Wheeler has defended his proposal, which uses Section 706 of the Telecom Act, a section giving the agency responsibility for robust broadband deployment, as a quicker way to restore net neutrality rules after the U.S. Court of Appeals for the District of Columbia Circuit struck down an old version of the FCC’s net neutrality rules in January.
The appeals court pointed to Section 706 as a way the agency could find authority for net neutrality rules, and Wheeler has argued that it makes sense to follow the court’s lead after judges there twice struck down the agency’s attempts to enforce net neutrality rules.
Alternatively, reclassification would “not be as straightforward or easy as many assume,” said Berin Szoka, president of free-market think tank TechFreedom. Reclassifying broadband as a utility “would take, best guess, five to 10 years of back and forth between the FCC and courts,” he added.
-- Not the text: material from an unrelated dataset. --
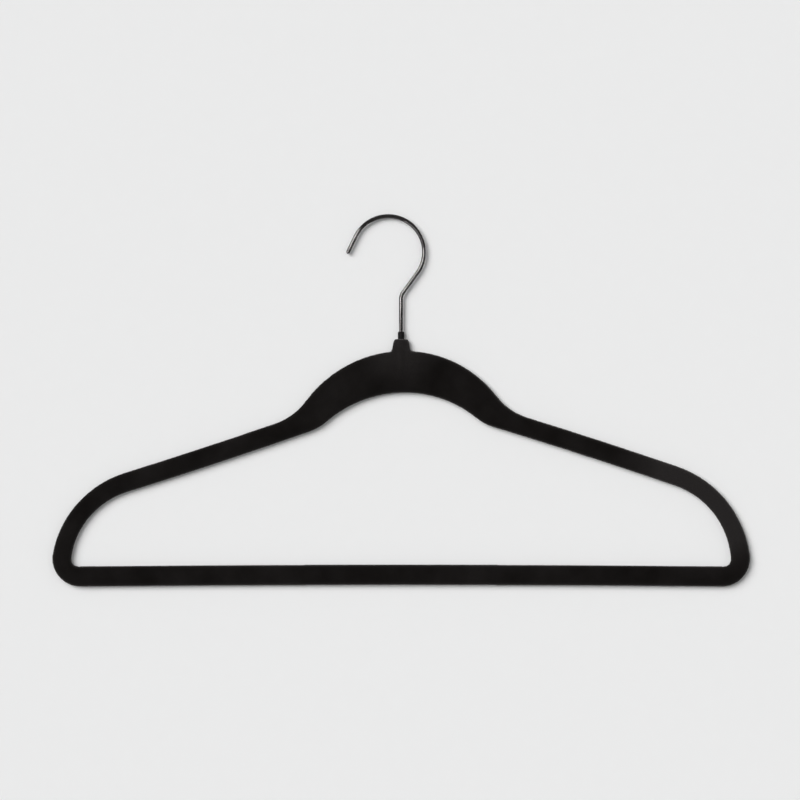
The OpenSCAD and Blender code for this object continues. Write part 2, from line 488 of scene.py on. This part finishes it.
# ---------------------------------------------------------------- the hook

# Lean of the side that runs up to the loop, and the angle round the loop at which it ends
HOOK_LEAN = math.radians(36)
HOOK_END = math.radians(154)
# Radius of the bend at the top of the shank, and length of the straight tip
BEND_R = 7 * MM
TIP_L = 11 * MM
# Radius of the wire all along, which is the CAD's own round the bends
WIRE_R = 1.29 * MM
# Profile of the upset head, as (millimetres above its foot, share of its radius)
HEAD = ((0, 0.0), (0, 0.72), (0.12, 0.88), (0.4, 1.0), (1.4, 1.0), (1.68, 0.88), (1.8, 0.76))
# Height above the head's foot at which the shank begins
HEAD_L = 1.85 * MM
WIRE_SIDES = 32
# Share of the wire's length that counts in the pattern of its draw lines, so that they are long
DRAWN_OUT = 0.03


def direction(a):
    """Unit vector in the XZ plane, a radians from +X towards +Z."""
    return Vector((math.cos(a), 0, math.sin(a)))


def wire_rings():
    """The hook as (centre, heading, radius) rings from the head up to the tip's end.
    A heading is the angle from +Z towards +X at which the wire runs on."""
    seat = mounts["rail_seat"]
    seat_x, _, seat_z = seat["pos_m"]
    inner_r = seat["dims"]["r_mm"] * MM
    loop_r = inner_r + WIRE_R
    loop = Vector((seat_x, 0, seat_z - inner_r))
    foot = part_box("hook")[0].z
    head_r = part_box("hook")[1].y

    rings = []

    def ring(centre, heading, radius=WIRE_R):
        rings.append((centre, heading, radius))

    # Upset head: a flattened knob
    for rise, share in HEAD:
        ring(Vector((0, 0, foot + rise * MM)), 0.0, head_r * share)
    # Shank, up to where the bend to the right begins
    touch = loop + loop_r * direction(-HOOK_LEAN)
    side = touch.x / math.sin(HOOK_LEAN)
    run = BEND_R * math.tan(HOOK_LEAN / 2)
    shank_foot = foot + HEAD_L
    bend_foot = touch.z - side * math.cos(HOOK_LEAN) - run
    for k in range(9):
        ring(Vector((0, 0, shank_foot + (bend_foot - shank_foot) * k / 9)), 0.0)
    centre = Vector((BEND_R, 0, bend_foot))
    for k in range(13):
        a = HOOK_LEAN * k / 12
        ring(centre + BEND_R * direction(math.pi - a), a)
    # Straight side up to the loop
    start = rings[-1][0]
    for k in range(1, 6):
        ring(start.lerp(touch, k / 6), HOOK_LEAN)
    # The loop
    steps = 96
    for k in range(steps + 1):
        a = -HOOK_LEAN + (HOOK_END + HOOK_LEAN) * k / steps
        ring(loop + loop_r * direction(a), -a)
    # Straight tip with a domed end
    heading = -HOOK_END
    ahead = Vector((math.sin(heading), 0, math.cos(heading)))
    start = rings[-1][0]
    for k in range(1, 6):
        ring(start + ahead * (TIP_L * k / 5), heading)
    end = rings[-1][0]
    for k in range(1, 9):
        a = math.pi / 2 * k / 8
        ring(end + ahead * (WIRE_R * math.sin(a)), heading, WIRE_R * math.cos(a))
    return rings


def build_hook(material):
    """The hook as one closed tube through its rings, with the pattern of its draw lines."""
    bm = bmesh.new()
    drawn = []
    rows = []
    length = 0.0
    last = None
    for centre, heading, radius in wire_rings():
        if last is not None:
            length += (centre - last).length
        last = centre
        across = Vector((math.cos(heading), 0, -math.sin(heading)))
        if radius < 1e-9:
            rows.append([bm.verts.new(centre)])
            drawn.append((0, 0, length))
            continue
        row = []
        for k in range(WIRE_SIDES):
            a = math.tau * k / WIRE_SIDES
            out = across * math.cos(a) + Vector((0, 1, 0)) * math.sin(a)
            row.append(bm.verts.new(centre + out * radius))
            drawn.append((WIRE_R * math.cos(a), WIRE_R * math.sin(a), length * DRAWN_OUT))
        rows.append(row)
    for low, high in zip(rows, rows[1:]):
        for k in range(WIRE_SIDES):
            n = (k + 1) % WIRE_SIDES
            ends = [low[k % len(low)], low[n % len(low)], high[n % len(high)], high[k % len(high)]]
            bm.faces.new(list(dict.fromkeys(ends)))
    bmesh.ops.recalc_face_normals(bm, faces=bm.faces)
    mesh = bpy.data.meshes.new("hook_wire")
    bm.to_mesh(mesh)
    bm.free()
    pattern = mesh.attributes.new("drawn", "FLOAT_VECTOR", "POINT")
    pattern.data.foreach_set("vector", np.array(drawn, np.float32).ravel())
    smooth_shade(mesh)
    hook = new_object("hook_wire", mesh, material)
    return as_piece(hook, "hook", "hook")


# ---------------------------------------------------------------- stage, light, camera

# Brightness of what lies beyond the stage, matched to the lit paper
PAPER = 0.823
# How brightly each source alone lights a white card behind the hanger
DOME = 0.24
FILL = 0.09
KEY = 0.61
# Brightness of the dome in polished parts, level with them and straight above or below
SEEN_DOME = (0.064, 0.64)
KEY_FROM = Vector((-0.72, -1.0, 0.48))
FILL_FROM = Vector((0.35, -1.0, 0.3))
# The boxes that draw the bright line down the wire: where the main one is, its width, the
# height below which it is dimmer, and how far away they all stand
LINE_FROM = Vector((-0.64, -1.0, 0))
LINE_W = 0.18
LINE_FOOT = 195 * MM
BOX_AWAY = 1.2
# The card: half its width, its top, how far it is behind the hanger's flat side, the radius of
# its opening round the loop, and the cross product, in square metres, from which the hook is
# taken to be turned
CARD_REACH = 1.6
CARD_TOP = 1.4
CARD_GAP = 0.08 * MM
OPENING_R = 36 * MM
TURNED = 2e-6
FLOOR_Z = -0.16
FLOOR_REACH = 9.0
# The view: its width at the hanger, and how far its middle is from the hanger's own
VIEW_W = 509.45 * MM
VIEW_SHIFT = Vector((-0.76, 0, 0.27)) * MM


def sheet(name, corners, material):
    """A flat four-cornered sheet of the stage."""
    mesh = bpy.data.meshes.new(name)
    mesh.from_pydata(corners, [], [(0, 1, 2, 3)])
    obj = new_object(name, mesh, material)
    obj.visible_shadow = False
    obj.visible_glossy = False
    return obj


def paper_shader(name, glow):
    """Matt pale paper, as a shader to be finished and its socket."""
    s = Shader(bpy.data.materials.new(name))
    fleck = s.noise(s.place(), 9 * MM, detail=3.0)
    tone = s.mix(s.spread(fleck, 0.3, 0.7), rgb(0.841, 0.843, 0.843), rgb(0.845, 0.847, 0.847))
    matt = s.add("ShaderNodeBsdfDiffuse", {"Color": tone}).outputs["BSDF"]
    light = s.add("ShaderNodeEmission", {"Color": tone, "Strength": glow}).outputs[0]
    return s, s.add("ShaderNodeAddShader", {0: matt, 1: light}).outputs[0]


def card_material(hook):
    """Paper that can't be seen from behind. Round the loop it opens when the hook is turned
    out of its plane, because half the loop then passes through the card."""
    s, paper = paper_shader("backdrop_paper", 0.0)
    behind = s.add("ShaderNodeNewGeometry").outputs["Backfacing"]
    # The same point in the room and in the hook's own space: the cross product of the two
    # grows with the sine of the angle between them
    here = s.place()
    turned = s.add("ShaderNodeTexCoord", object=hook).outputs["Object"]
    cross = s.add("ShaderNodeVectorMath", {0: here, 1: turned}, operation="CROSS_PRODUCT")
    way = s.add("ShaderNodeSeparateXYZ", {0: cross.outputs["Vector"]})
    apart = s.maths("GREATER_THAN", s.maths("ABSOLUTE", way.outputs["Z"]), TURNED)
    loop = Vector(mounts["rail_seat"]["pos_m"])
    loop.x, loop.z = 0, loop.z - mounts["rail_seat"]["dims"]["r_mm"] * MM
    opening = s.maths("MULTIPLY", apart, s.near(here, loop, OPENING_R, OPENING_R + 0.2 * MM))
    clear = s.add("ShaderNodeBsdfTransparent").outputs["BSDF"]
    unseen = s.maths("MAXIMUM", behind, opening)
    return s.surface(s.add("ShaderNodeMixShader", {0: unseen, 1: paper, 2: clear}).outputs[0])


def build_stage(hook):
    """A card behind the hanger and a floor well below it."""
    # The hanger lies against the card, whose plane the boss on its back passes through
    back = CARD_GAP - mounts["flat_side"]["pos_m"][1]
    # Corner order faces the card to the front, -Y
    foot = [(side * CARD_REACH, back, FLOOR_Z) for side in (-1, 1)]
    top = [(side * CARD_REACH, back, CARD_TOP) for side in (1, -1)]
    sheet("backdrop", foot + top, card_material(hook))
    s, paper = paper_shader("floor_paper", 0.04)
    floor = sheet(
        "floor",
        [
            (x * FLOOR_REACH, y * FLOOR_REACH, FLOOR_Z)
            for x, y in ((-1, -1), (1, -1), (1, 1), (-1, 1))
        ],
        s.surface(paper),
    )
    floor.visible_diffuse = False


def sun(name, toward, strength, spread_deg):
    """Even light from a wide, far source. toward points from the object to the light."""
    light = bpy.data.lights.new(name, "SUN")
    light.energy = strength
    light.angle = math.radians(spread_deg)
    obj = bpy.data.objects.new(name, light)
    obj.rotation_mode = "QUATERNION"
    obj.rotation_quaternion = toward.to_track_quat("Z", "Y")
    obj.visible_glossy = False
    scene.collection.objects.link(obj)


def softbox(name, toward, wide, low, high, radiance):
    """An upright box light between two heights, which only shows as a highlight."""
    light = bpy.data.lights.new(name, "AREA")
    light.shape = "RECTANGLE"
    light.size, light.size_y = wide, high - low
    light.energy = radiance * math.pi * light.size * light.size_y
    obj = bpy.data.objects.new(name, light)
    obj.location = BOX_AWAY * toward.normalized() + Vector((0, 0, (low + high) / 2))
    obj.rotation_mode = "QUATERNION"
    obj.rotation_quaternion = toward.to_track_quat("Z", "Y")
    obj.visible_diffuse = False
    obj.visible_camera = False
    scene.collection.objects.link(obj)


def build_light():
    """Soft studio light: a dome and wide suns for the matt parts, boxes for the highlights."""
    scene.world = bpy.data.worlds.new("studio")
    s = Shader(scene.world, "ShaderNodeOutputWorld")
    ray = s.add("ShaderNodeLightPath").outputs
    # Polished parts see a studio that is dim in front and brighter above and below
    way = s.add("ShaderNodeSeparateXYZ", {0: s.add("ShaderNodeTexCoord").outputs["Generated"]})
    steep = s.maths("ABSOLUTE", way.outputs["Z"])
    seen = s.spread(steep, 0.0, 1.0, *SEEN_DOME)
    lit = s.add("ShaderNodeMix", {0: ray["Is Glossy Ray"], 2: DOME, 3: seen}).outputs[0]
    level = s.add("ShaderNodeMix", {0: ray["Is Camera Ray"], 2: lit, 3: PAPER}).outputs[0]
    white = rgb(1.0, 1.0, 1.0)
    s.surface(s.add("ShaderNodeBackground", {"Color": white, "Strength": level}).outputs[0])

    for name, toward, share, spread_deg in (
        ("key", KEY_FROM, KEY, 42),
        ("fill", FILL_FROM, FILL, 90),
    ):
        facing = toward.normalized() @ Vector((0, -1, 0))
        # A wide disc falls on the sheet at a slant even where its middle faces it
        evenness = (1 + math.cos(math.radians(spread_deg / 2))) / 2
        sun(name, toward, share * math.pi / facing / evenness, spread_deg)
    sun("rear_fill", Vector((1.0, 1.1, 0.8)), 2.2, 60)
    # Narrow boxes, left in front and right behind, draw the thin bright line down the wire.
    # A dim wide one on the right picks out its other edge.
    softbox("line_box", LINE_FROM, LINE_W, LINE_FOOT, 0.75, 58)
    softbox("line_box_foot", LINE_FROM, LINE_W, -0.9, LINE_FOOT, 14)
    softbox("rear_box", Vector((0.7, 1.0, 0)), 0.26, -0.9, 0.9, 14)
    softbox("edge_box", Vector((1.0, -0.15, 0)), 0.8, -0.2, 0.9, 0.8)


def build_camera():
    """Straight on to the front, with a long lens."""
    camera = bpy.data.objects.new("camera", bpy.data.cameras.new("camera"))
    camera.data.lens = 200
    camera.data.sensor_width = 36
    distance = VIEW_W * camera.data.lens / camera.data.sensor_width
    centre_z = (cad_box[0].z + cad_box[1].z) / 2
    camera.location = Vector((0, -distance, centre_z)) + VIEW_SHIFT
    camera.rotation_euler = (math.radians(90), 0, 0)
    camera.data.clip_start, camera.data.clip_end = 0.05, 50
    scene.collection.objects.link(camera)
    scene.camera = camera


# ---------------------------------------------------------------- the scene

nodes["frame_core"].data.materials.clear()
nodes["frame_core"].data.materials.append(
    plastic_material(
        "core", rgb(0.020, 0.018, 0.017), rgb(0.028, 0.026, 0.025), 0.55, 0.5 * MM, 0.25
    )
)
build_flock(flock_material())
build_bush(
    plastic_material(
        "bush", rgb(0.0075, 0.0072, 0.0072), rgb(0.0105, 0.010, 0.010), 0.6, 0.3 * MM, 0.04
    )
)
build_stage(build_hook(wire_material()))
build_light()
build_camera()
scene.view_settings.view_transform = "Standard"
The agency, to reclassify, would have to find a justification for changing its mind on its decade-old classification of broadband as a lightly regulated information service, Szoka said.
Reclassification would be additionally complex because the agency would also have to draw a line between broadband and other Internet services, Szoka said. The FCC would “have to explain why it should only reclassify broadband and not some edge services, too,” he added.
Like Nadler, Szoka questioned whether the FCC will reclassify broadband. The complexity and likely legal challenges are “all why I don’t think the FCC is serious about Title II,” he said. “I think they’re going through the motions of including it … so they can tell the angry mob outside their gates that they considered this option.”
Some opponents of reclassification have questioned whether the FCC has the authority to reverse a series of decisions in the early 2000s to classify cable broadband, then telecom broadband as an information service. But many telecom law experts say the agency does have that authority, as long as it justifies its reasons for the switch in policy.
Ironically, clear authority for the FCC to change its mind comes from the 2005 Supreme Court case that ruled the FCC had the authority to deregulate broadband and classify it as an information service. In the Brand X case, the Supreme Court ruled that the agency had reasonably interpreted the Telecom Act when classifying cable broadband as a lightly regulated service.
The Brand X case “makes clear that the courts must defer to any reasonable interpretation” of the Telecom Act that the FCC makes, Nadler said. Justice Clarence Thomas, writing for the majority in the Brand X case, also notes that government agencies can change their policies if they have a good reason.
Thomas quoted a 1984 Supreme Court decision in Chevron USA v. Natural Resources Defense Council, a major case in administrative agency authority: “An initial agency interpretation is not instantly carved in stone,” the 1984 decision said. “On the contrary, the agency … must consider varying interpretations and the wisdom of its policy on a continuing basis.”